Les autorités électorales égyptiennes ont reporté mercredi l'annonce du vainqueur de l'élection présidentielle, attendue jeudi, à une date non précisée, faisant augmenter la tension alors que les deux candidats du deuxième tour se sont chacun proclamés vainqueurs au cours des derniers jours.

Dans cette atmosphère de confusion politique, les Frères musulmans ont affirmé mercredi être victimes d'une campagne de salissage visant à maintenir leur candidat, Mohammed Morsi, loin de la présidence. Ces accusations font craindre de nouveaux troubles en Égypte si l'ex-premier ministre Ahmed Shafiq, considéré comme une extension de l'ancien régime, est déclaré gagnant de la présidentielle.

Ces tensions s'ajoutent à la confusion quant à l'état de santé de l'ancien président Hosni Moubarak. Mardi soir, les médias officiels ont rapporté que l'ex-président, âgé de 84 ans, avait souffert d'une attaque vasculaire cérébrale et avait été placé sous assistance respiratoire. L'agence officielle MENA avait même affirmé qu'il était en état de mort clinique.

Moubarak a été transféré de la prison de Torah, où il était détenu depuis le 2 juin, vers l'hôpital militaire de Maadi, au sud du Caire.
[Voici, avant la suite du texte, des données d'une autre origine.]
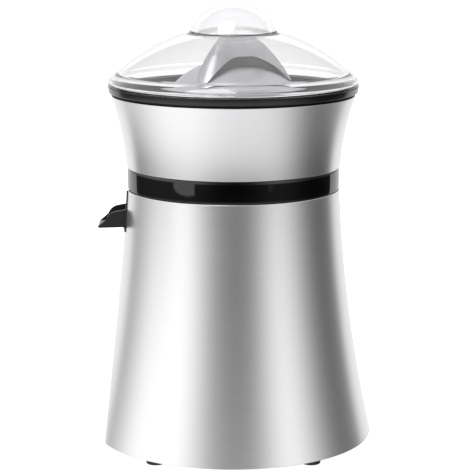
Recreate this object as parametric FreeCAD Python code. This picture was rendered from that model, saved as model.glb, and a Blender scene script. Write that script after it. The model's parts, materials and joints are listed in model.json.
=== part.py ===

Mercredi, des responsables de la sécurité ont affirmé que l'ancien président était plongé dans le coma, mais que son coeur et ses autres organes vitaux fonctionnaient, et qu'il n'était pas maintenu en vie artificiellement comme certains médias l'ont affirmé la veille.

L'ambiguïté quant à son état de santé a alimenté le scepticisme de la population. De nombreux Égyptiens soupçonnent les responsables militaires au pouvoir d'accorder un traitement de faveur à leur ancien patron. Plusieurs estiment que la dégradation de son état de santé, annoncée plusieurs fois depuis son incarcération, n'est qu'un prétexte pour le faire sortir de prison.

L'annonce du successeur élu d'Hosni Moubarak devait être un point tournant dans la transition démocratique en Égypte. Mais le transfert du pouvoir semble désormais préparer une possible confrontation entre les Frères musulmans et les militaires et fidèles de l'ancien régime, plus favorables à la candidature d'Ahmed Shafiq.

«Il est clair qu'il y a une profonde division entre l'armée et les Frères musulmans», a estimé Montasser el-Zayat, militant islamiste et défenseur des droits de la personne bien connu dans le pays. «Cela suggère que les prochains jours seront probablement difficiles pour l'Égypte et les Égyptiens.»

Des centaines de partisans des Frères musulmans campaient sur la place Tahrir mercredi soir pour dénoncer les militaires. Ils ont promis de rester sur la place jusqu'à ce que le Parlement, dissous sur ordre de la Cour constitutionnelle, soit rétabli dans ses fonctions.

La commission électorale égyptienne a annoncé mercredi dans un communiqué que les résultats de la présidentielle ne seraient pas annoncés jeudi comme prévu parce qu'une commission de juges doit analyser les quelque 400 plaintes déposées par les équipes des deux candidats à la présidentielle. La commission n'a pas dit à quel moment le vainqueur serait annoncé.

Certaines de ces plaintes ont été rendues publiques mercredi soir. Les avocats d'Ahmed Shafiq dénoncent des fraudes dans 14 des 27 provinces égyptiennes. Selon eux, les bulletins de vote envoyés dans ces provinces étaient déjà marqués en faveur de Mohammed Morsi.

Les avocats du camp Morsi affirment quant à eux que des soldats figuraient sur la liste des électeurs, en violation des règles électorales, ainsi que des personnes décédées.

Selon des responsables de la sécurité, plusieurs employés de la presse officielle, où les bulletins de vote ont été imprimés, sont interrogés par les procureurs au sujet des allégations voulant que des milliers de bulletins aient été remplis d'avance en faveur du candidat des Frères musulmans.

Trois directeurs de bureaux électoraux de différentes régions du pays ont été arrêtés pour être interrogés sur de possibles fraudes électorales, d'après ces responsables.

Le deuxième tour de la présidentielle, qui a eu lieu samedi et dimanche derniers, a fait l'objet de plus de plaintes que tous les autres scrutins organisés en Égypte depuis la chute de Moubarak. Mais les observateurs étrangers et égyptiens ont affirmé que les violations observées pendant le vote n'étaient pas assez graves ni assez répandues pour remettre en question la légalité du processus.

Le camp d'Ahmed Shafiq affirme qu'il a remporté le scrutin avec 51,1 pour cent des voix. Les responsables de campagne de Mohammed Morsi assurent qu'il a battu son adversaire avec 52 pour cent des suffrages.